Some Education Ministry officials say they encounter the same difficulty in convincing high-school students to take the advanced bagrut test as they do in persuading them to take the advanced matriculation exams in history or Bible study. They blame what they say is a growing trend of studying art, philosophy and the social sciences, adding that parents are part of the problem. Many parents are on the defensive, they say, allowing their children to study the subjects that they like in high school, including art, out of a belief that children shouldn’t be pressured and with the idea that they can retake the bagrut exams after the army in order to improve their scores. Ministry figures say this attitude is most common in privileged areas of central Israel.

The withering STEM

Then there’s the issue of how the STEM subjects — science, technology, engineering and mathematics — are taught in school. Curricula are outdated and Education Ministry figures acknowledge that they tend to be boring. They stress formal exercises rather than creative thinking and problem solving. A shortage of suitably trained teachers is also a problem. Most math teachers in school did not major in math in university. In the sciences, the situation is even worse. It is impossible to find adequate numbers of physics teachers. In these circumstances, it’s no wonder that math is losing out to art in the competition for the hearts and minds of high-school students.

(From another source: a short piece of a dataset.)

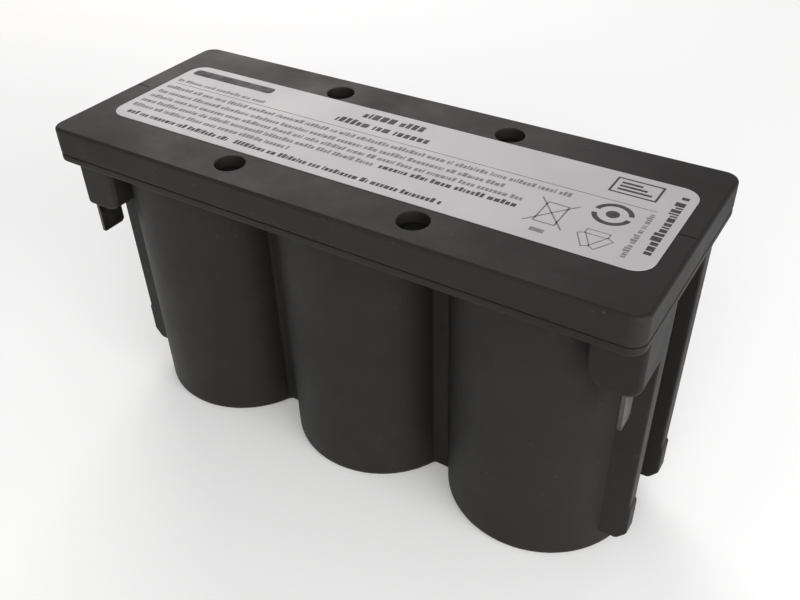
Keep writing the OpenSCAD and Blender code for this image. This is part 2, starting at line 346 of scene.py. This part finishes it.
class Nodes:
    """Short way to build a node material."""

    def __init__(self, name):
        self.material = bpy.data.materials.new(name)
        self.material.use_nodes = True
        self.tree = self.material.node_tree
        self.shader = next(n for n in self.tree.nodes if n.type == "BSDF_PRINCIPLED")
        self.place = self.add("ShaderNodeTexCoord").outputs["Object"]

    def add(self, kind, **settings):
        node = self.tree.nodes.new(kind)
        for key, value in settings.items():
            setattr(node, key, value)
        return node

    def link(self, source, target):
        self.tree.links.new(source, target)

    def stretch(self, scale, turn=(0, 0, 0)):
        """Object coordinates, scaled and turned."""
        node = self.add("ShaderNodeMapping")
        node.inputs["Scale"].default_value = scale
        node.inputs["Rotation"].default_value = [math.radians(a) for a in turn]
        self.link(self.place, node.inputs["Vector"])
        return node.outputs["Vector"]

    def noise(self, scale, detail=3.0, rough=0.55, vector=None, distort=0.0):
        node = self.add("ShaderNodeTexNoise")
        node.inputs["Scale"].default_value = scale
        node.inputs["Detail"].default_value = detail
        node.inputs["Roughness"].default_value = rough
        node.inputs["Distortion"].default_value = distort
        self.link(self.place if vector is None else vector, node.inputs["Vector"])
        return node.outputs["Fac"]

    def ramp(self, source, low, high, out_low=0.0, out_high=1.0):
        """Maps low..high of a value to out_low..out_high, clamped."""
        node = self.add("ShaderNodeMapRange", clamp=True)
        self.link(source, node.inputs["Value"])
        for key, value in (("From Min", low), ("From Max", high), ("To Min", out_low), ("To Max", out_high)):
            node.inputs[key].default_value = value
        return node.outputs["Result"]

    def math(self, operation, a, b):
        node = self.add("ShaderNodeMath", operation=operation)
        for socket, value in zip(node.inputs, (a, b)):
            if isinstance(value, (int, float)):
                socket.default_value = value
            else:
                self.link(value, socket)
        return node.outputs["Value"]

    def mix(self, factor, a, b):
        """Mixes two colours or colour outputs."""
        node = self.add("ShaderNodeMix", data_type="RGBA")
        sockets = [s for s in node.inputs if s.type == "RGBA"]
        for socket, value in zip(sockets, (a, b)):
            if isinstance(value, tuple):
                socket.default_value = (*value, 1)
            else:
                self.link(value, socket)
        if isinstance(factor, (int, float)):
            node.inputs["Factor"].default_value = factor
        else:
            self.link(factor, node.inputs["Factor"])
        return next(s for s in node.outputs if s.type == "RGBA")

    def bump(self, height, depth_mm):
        """Adds a bump of that depth on top of any earlier one."""
        node = self.add("ShaderNodeBump")
        node.inputs["Strength"].default_value = 1.0
        node.inputs["Distance"].default_value = depth_mm * MM
        self.link(height, node.inputs["Height"])
        normal = self.shader.inputs["Normal"]
        if normal.is_linked:
            self.link(normal.links[0].from_socket, node.inputs["Normal"])
        self.link(node.outputs["Normal"], normal)

    def set(self, **values):
        """Sets or links inputs of the shader; an underscore stands for a space in their names."""
        for key, value in values.items():
            socket = self.shader.inputs[key.replace("_", " ")]
            if isinstance(value, (int, float, tuple)):
                socket.default_value = value
            else:
                self.link(value, socket)


VALLEY_ACROSS = (0.002, 0.0085)  # metres from a valley's middle, painted shade full to none
VALLEY_DEEP = (0.0125, 0.0185)  # metres from the block's long axis, painted shade full to none


def painted_shade_mask(n):
    """Where shade is painted: one in the grooves between the jars, none on their open sides."""
    split = n.add("ShaderNodeSeparateXYZ")
    n.link(n.place, split.inputs["Vector"])
    from_middle = n.math("ABSOLUTE", split.outputs["X"], 0)
    off_x = n.math("ABSOLUTE", n.math("SUBTRACT", from_middle, PITCH / 2 * MM), 0)
    deep_y = n.math("ABSOLUTE", split.outputs["Y"], 0)
    across = n.ramp(off_x, *VALLEY_ACROSS, 1, 0)
    return n.math("MULTIPLY", across, n.ramp(deep_y, *VALLEY_DEEP, 1, 0))


def plastic(name, dark, light, specular, rough=(0.5, 0.64), dust=0.1, valley_shade=0.0):
    """Moulded black plastic: soft mottling, fine spark-eroded grain, rub marks, hair scratches and dust.

    A value above zero paints shade into the grooves between neighbouring jars: it darkens their colour and
    dulls their gloss.
    """
    n = Nodes(name)
    mottle = n.ramp(n.noise(38, 4, 0.6), 0.34, 0.68)
    flow = n.ramp(n.noise(9, 3, 0.5, n.stretch((1, 1, 0.35)), 0.6), 0.3, 0.7)
    colour = n.mix(n.math("MULTIPLY", n.math("ADD", mottle, flow), 0.5), dark, light)
    rubbed = n.ramp(n.noise(60, 6, 0.7, n.stretch((1.0, 1.4, 0.5), (0, 0, 24))), 0.6, 0.76)
    specks = n.ramp(n.noise(900, 2, 0.5), 0.71, 0.78)
    colour = n.mix(n.math("MULTIPLY", rubbed, dust), colour, tuple(min(1, c * 2.4 + 0.01) for c in light))
    colour = n.mix(n.math("MULTIPLY", specks, dust), colour, (0.2, 0.19, 0.18))
    grain = n.noise(2600, 2, 0.5)
    hair = n.ramp(n.noise(120, 3, 0.6, n.stretch((0.6, 9, 9), (0, 0, 31))), 0.70, 0.74)
    base_rough = n.ramp(n.noise(55, 5, 0.65), 0.3, 0.7, *rough)
    gloss = n.math("ADD", specular, n.math("MULTIPLY", rubbed, 0.05))
    # painted shade: darker colour and weaker gloss in the grooves between the jars, where the jars shade each
    # other
    if valley_shade:
        painted_valley_shade = n.math("MULTIPLY", valley_shade, painted_shade_mask(n))
        colour = n.mix(painted_valley_shade, colour, tuple(c * 0.35 for c in dark))
        gloss = n.math("MULTIPLY", gloss, n.math("SUBTRACT", 1.0, painted_valley_shade))
    n.set(
        Base_Color=colour,
        Roughness=n.math("ADD", base_rough, n.math("MULTIPLY", rubbed, 0.08)),
        Specular_IOR_Level=gloss,
    )
    n.bump(grain, 0.012)
    n.bump(n.noise(26, 2, 0.5), 0.06)
    n.bump(hair, -0.01)
    return n.material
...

Education Ministry officials say they are aware of the problem and intend to fight it. Earlier this month Education Ministry Director General Michal Cohen announced a 15-million-shekel ($4.2 million) program to encourage STEM study in high school, including increased hours of math study and the recruitment of “stars” to teach math teachers how to teach the subject more effectively. Ministry officials are also in talks with the country’s colleges and universities about changing the way matriculation scores are calculated in the admission process.

For now, these efforts seem insufficient to reverse the trend. Mooly Eden will presumably continue to worry.